Frontline Football

Monday, July 11, 2005 by

Ben Anderson presents some of the most interesting and thought-provoking documentaries currently on British television. It is a shame then, that more often than not they are tucked away either on BBC4, shown in late-night BBC2 slots or scheduled against soap operas on other channels.

Rather than concentrate merely on mainstream issues in the way that Panorama or even the shallow Tonight With Trevor McDonald do, the documentaries fronted by him and fellow traveller Simon Reeve are deep and absorbing. They go to places no other reporters seem to want to, and cover the stories that most of the media just isn’t interested in.

After the excellent Holidays in the Axis of Evil and Holidays in the Danger Zone, Anderson has turned his attention to football: a populist issue, yes, but there is no sign of your Beckhams or Ronaldinhos here. Part travelogue, part political comment, Frontline Football takes us behind the scenes of the 2006 World Cup qualifying campaign for some of the world’s most troubled nations. There are no big name stars, no riches and little hope of ever getting through to the finals for most of the countries featured.

The first episode in the run concentrated on the Democratic Republic of Congo, whose squad kept absconding when the team visited Europe, while the second covered the Balkan flashpoint game between Bosnia and Serbia and Montenegro. This third part takes Anderson and his crew to perhaps the most troubled area in the world, and a national team that doesn’t officially have a nation to belong to: Palestine.

For the Palestinians, football is one of the main ways in which they are able to celebrate their nationality on a world stage, as FIFA is one of the few international bodies that recognises their right to exist. Despite this endorsement, the squad are forced to train in Egypt in the shadow of the ships that use the Suez Canal. The team have to play all of their games away from their home ground in the safety of the nearby mega-rich Gulf state of Qatar, and for their Hungarian coach simply assembling a side is one of the most difficult things he has to do. Heavy travel restrictions are in place for all Palestinians aged between 16 and 35, and a team has to be built from whatever the coach can find. The players from the West Bank find it difficult making it from there to the training camp, while some of the Gaza footballers end up being suspended by their own FA for leaving the area to visit their families. Meanwhile, star striker Ziad is banned from travelling by Israel for no apparent reason. Hence, we see players being recruited from a multitude of nations: Chile, Jordan, Argentina and the USA to name but four.

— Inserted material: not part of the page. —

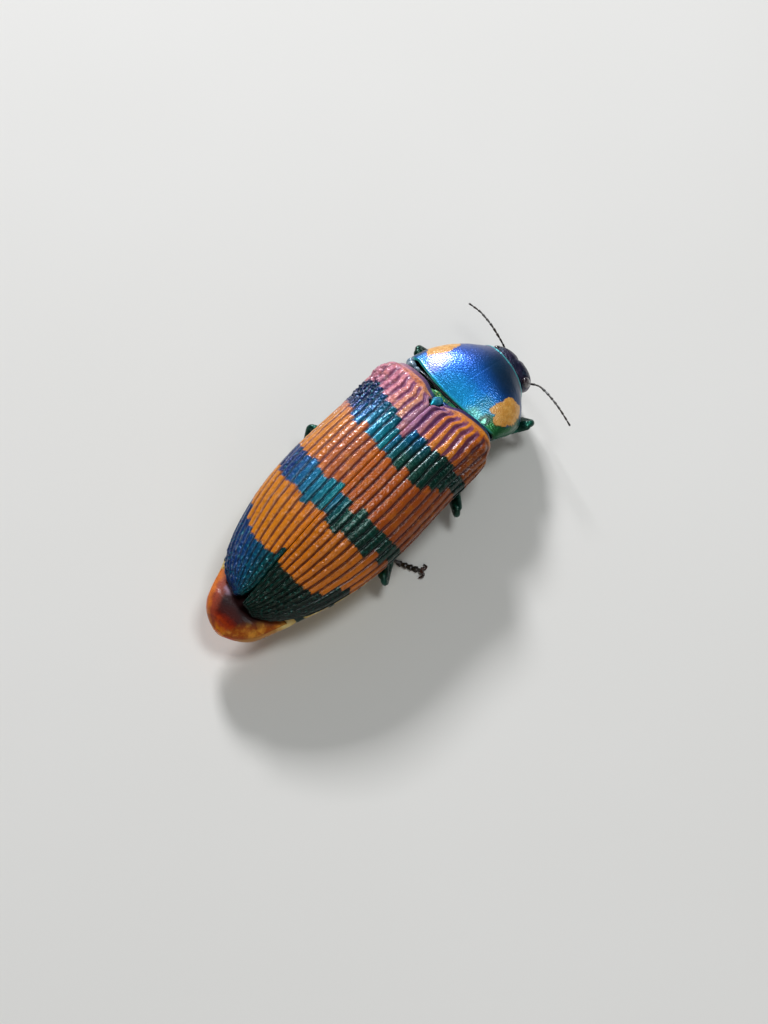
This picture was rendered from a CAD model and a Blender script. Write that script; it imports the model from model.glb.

Internet adverts have to be placed to appeal for anybody with Palestinian ancestry to volunteer their services to the national team. So we see a player from America arrive who, up until now, had only ever played football for his college team, and a number of lower-league players from South America. This scouring of the globe results in a uniquely cosmopolitan line-up, with only a few of the squad able to converse with each other due to the multitude of languages.

The team is very poorly equipped for their campaign. There is only one grass pitch in Gaza (which we later learn had been destroyed by Israel after the filming was completed) and their boots don’t fit properly. It seems as though the rich businessmen, who are determined to have their home state represented, fund the entire football association of Palestine. Despite this generosity, resources are thin on the ground. Each player is given only $12 a day expenses, something that seems almost anathema to a footballer in the modern game. We see the squad on a shopping trip to a plush mall in Doha and the players are forced to browse, being unable to afford anything that is on display. One of them, Osama, wants to buy a phone card to telephone his wife and sick son back home, but is unable to do so due to a lack of funds. Can you ever imagine a Premiership player from England or a La Liga superstar encountering this kind of basic obstacle?

But the sheer pride that the players demonstrate is a welcome and refreshing attitude from footballers in this day and age. These players are concerned only with the game and representing their country.

The obstacles that the players and the Palestinian FA have to overcome would seem insurmountable to some, but despite the lack of proper facilities, despite the punitive travel restrictions and despite the best efforts of Israel to destroy their facilities, the proud Palestinians always try to do their best. The match against Iraq (with whom the Palestinians share great empathy as they also see it as an occupied country) takes place in a stadium in the middle of the Qatari desert and is preceded by the bizarre, yet amusing sight of a rousing bagpipe band in full uniform playing For He’s a Jolly Good Fellow. Fans, though, are thin on the ground, with the Palestinian team able to muster only around 30 – 40 supporters, their valiant cheers barely making an echo in the near-deserted stadium.

The match eventually results in a 4-1 victory for Iraq and may be a disaster for the World Cup campaign, but for the nation that is not a nation, battling against huge odds, it can only be considered a success. There is an eternal optimism amongst the Palestinians even in defeat. Due to their situation they have virtually no chance of ever getting through to the finals, but they are determined, no matter what, to try.

Anderson’s documentaries are part-travelogue, part-political study and are very rarely anything other than absorbing. The series is certainly worth seeing if you have even a passing interest in either football or current world affairs.